### What the task asks
Give the listing below again in full, exactly as written.

### Source material
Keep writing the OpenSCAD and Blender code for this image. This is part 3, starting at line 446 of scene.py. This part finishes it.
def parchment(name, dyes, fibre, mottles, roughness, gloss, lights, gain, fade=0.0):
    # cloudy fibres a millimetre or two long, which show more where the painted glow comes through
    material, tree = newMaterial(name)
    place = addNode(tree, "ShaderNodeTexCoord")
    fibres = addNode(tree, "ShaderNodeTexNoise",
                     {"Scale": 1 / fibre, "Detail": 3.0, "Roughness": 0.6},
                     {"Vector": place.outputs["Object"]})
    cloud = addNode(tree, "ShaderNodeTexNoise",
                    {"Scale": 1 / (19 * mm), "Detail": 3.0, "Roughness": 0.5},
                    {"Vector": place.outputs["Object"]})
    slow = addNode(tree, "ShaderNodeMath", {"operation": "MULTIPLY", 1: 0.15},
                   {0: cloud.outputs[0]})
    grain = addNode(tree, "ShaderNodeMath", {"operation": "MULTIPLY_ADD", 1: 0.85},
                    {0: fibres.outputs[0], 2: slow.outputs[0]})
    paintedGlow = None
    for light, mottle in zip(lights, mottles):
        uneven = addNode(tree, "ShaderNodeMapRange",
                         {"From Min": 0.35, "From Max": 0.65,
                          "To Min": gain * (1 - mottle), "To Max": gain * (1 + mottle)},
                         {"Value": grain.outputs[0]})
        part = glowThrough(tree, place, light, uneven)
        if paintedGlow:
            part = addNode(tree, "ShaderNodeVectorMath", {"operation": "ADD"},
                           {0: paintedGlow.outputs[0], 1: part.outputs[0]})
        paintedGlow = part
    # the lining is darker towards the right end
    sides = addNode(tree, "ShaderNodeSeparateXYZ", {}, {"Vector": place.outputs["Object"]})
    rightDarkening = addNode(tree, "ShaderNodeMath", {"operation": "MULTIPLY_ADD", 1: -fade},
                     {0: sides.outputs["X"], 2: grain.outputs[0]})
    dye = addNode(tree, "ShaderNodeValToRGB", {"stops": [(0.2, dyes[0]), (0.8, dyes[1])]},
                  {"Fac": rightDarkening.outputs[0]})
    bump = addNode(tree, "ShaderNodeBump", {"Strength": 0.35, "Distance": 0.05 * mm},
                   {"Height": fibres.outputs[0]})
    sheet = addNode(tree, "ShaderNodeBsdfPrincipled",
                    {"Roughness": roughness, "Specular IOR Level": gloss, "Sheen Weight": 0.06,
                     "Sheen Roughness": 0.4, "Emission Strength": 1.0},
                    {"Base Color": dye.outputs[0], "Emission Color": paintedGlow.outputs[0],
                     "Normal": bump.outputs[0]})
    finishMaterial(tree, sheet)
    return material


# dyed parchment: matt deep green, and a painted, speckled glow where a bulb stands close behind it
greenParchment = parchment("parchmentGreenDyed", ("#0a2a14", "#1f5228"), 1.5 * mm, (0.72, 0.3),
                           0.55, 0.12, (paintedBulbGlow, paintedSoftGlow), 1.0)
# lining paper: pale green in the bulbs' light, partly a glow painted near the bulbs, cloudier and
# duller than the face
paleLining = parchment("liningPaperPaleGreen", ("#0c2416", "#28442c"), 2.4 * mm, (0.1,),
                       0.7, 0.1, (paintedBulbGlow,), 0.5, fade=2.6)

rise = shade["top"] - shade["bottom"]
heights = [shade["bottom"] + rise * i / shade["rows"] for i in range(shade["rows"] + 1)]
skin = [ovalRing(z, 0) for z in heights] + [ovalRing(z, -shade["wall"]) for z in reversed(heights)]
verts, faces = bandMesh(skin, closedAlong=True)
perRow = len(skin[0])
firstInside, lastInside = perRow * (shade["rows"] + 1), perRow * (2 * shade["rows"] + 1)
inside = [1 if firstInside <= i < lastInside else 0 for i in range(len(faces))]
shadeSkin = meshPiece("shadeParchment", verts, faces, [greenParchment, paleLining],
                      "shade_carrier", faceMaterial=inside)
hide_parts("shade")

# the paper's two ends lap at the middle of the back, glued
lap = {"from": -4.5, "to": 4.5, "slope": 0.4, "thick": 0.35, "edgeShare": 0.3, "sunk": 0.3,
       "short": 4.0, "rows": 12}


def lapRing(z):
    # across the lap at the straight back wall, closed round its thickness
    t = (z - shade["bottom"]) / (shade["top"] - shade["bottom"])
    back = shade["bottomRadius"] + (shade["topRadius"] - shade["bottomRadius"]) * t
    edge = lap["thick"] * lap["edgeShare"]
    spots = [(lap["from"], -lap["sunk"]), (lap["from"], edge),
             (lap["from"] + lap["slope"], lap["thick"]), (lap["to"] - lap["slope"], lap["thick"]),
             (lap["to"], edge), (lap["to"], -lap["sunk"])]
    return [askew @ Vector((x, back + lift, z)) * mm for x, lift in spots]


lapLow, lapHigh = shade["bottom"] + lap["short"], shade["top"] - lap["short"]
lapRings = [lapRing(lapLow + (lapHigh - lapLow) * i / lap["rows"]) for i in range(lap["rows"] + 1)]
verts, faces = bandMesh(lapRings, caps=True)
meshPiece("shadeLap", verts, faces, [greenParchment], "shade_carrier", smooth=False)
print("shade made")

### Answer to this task
Keep writing the OpenSCAD and Blender code for this image. This is part 3, starting at line 446 of scene.py. This part finishes it.
def parchment(name, dyes, fibre, mottles, roughness, gloss, lights, gain, fade=0.0):
    # cloudy fibres a millimetre or two long, which show more where the painted glow comes through
    material, tree = newMaterial(name)
    place = addNode(tree, "ShaderNodeTexCoord")
    fibres = addNode(tree, "ShaderNodeTexNoise",
                     {"Scale": 1 / fibre, "Detail": 3.0, "Roughness": 0.6},
                     {"Vector": place.outputs["Object"]})
    cloud = addNode(tree, "ShaderNodeTexNoise",
                    {"Scale": 1 / (19 * mm), "Detail": 3.0, "Roughness": 0.5},
                    {"Vector": place.outputs["Object"]})
    slow = addNode(tree, "ShaderNodeMath", {"operation": "MULTIPLY", 1: 0.15},
                   {0: cloud.outputs[0]})
    grain = addNode(tree, "ShaderNodeMath", {"operation": "MULTIPLY_ADD", 1: 0.85},
                    {0: fibres.outputs[0], 2: slow.outputs[0]})
    paintedGlow = None
    for light, mottle in zip(lights, mottles):
        uneven = addNode(tree, "ShaderNodeMapRange",
                         {"From Min": 0.35, "From Max": 0.65,
                          "To Min": gain * (1 - mottle), "To Max": gain * (1 + mottle)},
                         {"Value": grain.outputs[0]})
        part = glowThrough(tree, place, light, uneven)
        if paintedGlow:
            part = addNode(tree, "ShaderNodeVectorMath", {"operation": "ADD"},
                           {0: paintedGlow.outputs[0], 1: part.outputs[0]})
        paintedGlow = part
    # the lining is darker towards the right end
    sides = addNode(tree, "ShaderNodeSeparateXYZ", {}, {"Vector": place.outputs["Object"]})
    rightDarkening = addNode(tree, "ShaderNodeMath", {"operation": "MULTIPLY_ADD", 1: -fade},
                     {0: sides.outputs["X"], 2: grain.outputs[0]})
    dye = addNode(tree, "ShaderNodeValToRGB", {"stops": [(0.2, dyes[0]), (0.8, dyes[1])]},
                  {"Fac": rightDarkening.outputs[0]})
    bump = addNode(tree, "ShaderNodeBump", {"Strength": 0.35, "Distance": 0.05 * mm},
                   {"Height": fibres.outputs[0]})
    sheet = addNode(tree, "ShaderNodeBsdfPrincipled",
                    {"Roughness": roughness, "Specular IOR Level": gloss, "Sheen Weight": 0.06,
                     "Sheen Roughness": 0.4, "Emission Strength": 1.0},
                    {"Base Color": dye.outputs[0], "Emission Color": paintedGlow.outputs[0],
                     "Normal": bump.outputs[0]})
    finishMaterial(tree, sheet)
    return material


# dyed parchment: matt deep green, and a painted, speckled glow where a bulb stands close behind it
greenParchment = parchment("parchmentGreenDyed", ("#0a2a14", "#1f5228"), 1.5 * mm, (0.72, 0.3),
                           0.55, 0.12, (paintedBulbGlow, paintedSoftGlow), 1.0)
# lining paper: pale green in the bulbs' light, partly a glow painted near the bulbs, cloudier and
# duller than the face
paleLining = parchment("liningPaperPaleGreen", ("#0c2416", "#28442c"), 2.4 * mm, (0.1,),
                       0.7, 0.1, (paintedBulbGlow,), 0.5, fade=2.6)

rise = shade["top"] - shade["bottom"]
heights = [shade["bottom"] + rise * i / shade["rows"] for i in range(shade["rows"] + 1)]
skin = [ovalRing(z, 0) for z in heights] + [ovalRing(z, -shade["wall"]) for z in reversed(heights)]
verts, faces = bandMesh(skin, closedAlong=True)
perRow = len(skin[0])
firstInside, lastInside = perRow * (shade["rows"] + 1), perRow * (2 * shade["rows"] + 1)
inside = [1 if firstInside <= i < lastInside else 0 for i in range(len(faces))]
shadeSkin = meshPiece("shadeParchment", verts, faces, [greenParchment, paleLining],
                      "shade_carrier", faceMaterial=inside)
hide_parts("shade")

# the paper's two ends lap at the middle of the back, glued
lap = {"from": -4.5, "to": 4.5, "slope": 0.4, "thick": 0.35, "edgeShare": 0.3, "sunk": 0.3,
       "short": 4.0, "rows": 12}


def lapRing(z):
    # across the lap at the straight back wall, closed round its thickness
    t = (z - shade["bottom"]) / (shade["top"] - shade["bottom"])
    back = shade["bottomRadius"] + (shade["topRadius"] - shade["bottomRadius"]) * t
    edge = lap["thick"] * lap["edgeShare"]
    spots = [(lap["from"], -lap["sunk"]), (lap["from"], edge),
             (lap["from"] + lap["slope"], lap["thick"]), (lap["to"] - lap["slope"], lap["thick"]),
             (lap["to"], edge), (lap["to"], -lap["sunk"])]
    return [askew @ Vector((x, back + lift, z)) * mm for x, lift in spots]


lapLow, lapHigh = shade["bottom"] + lap["short"], shade["top"] - lap["short"]
lapRings = [lapRing(lapLow + (lapHigh - lapLow) * i / lap["rows"]) for i in range(lap["rows"] + 1)]
verts, faces = bandMesh(lapRings, caps=True)
meshPiece("shadeLap", verts, faces, [greenParchment], "shade_carrier", smooth=False)
print("shade made")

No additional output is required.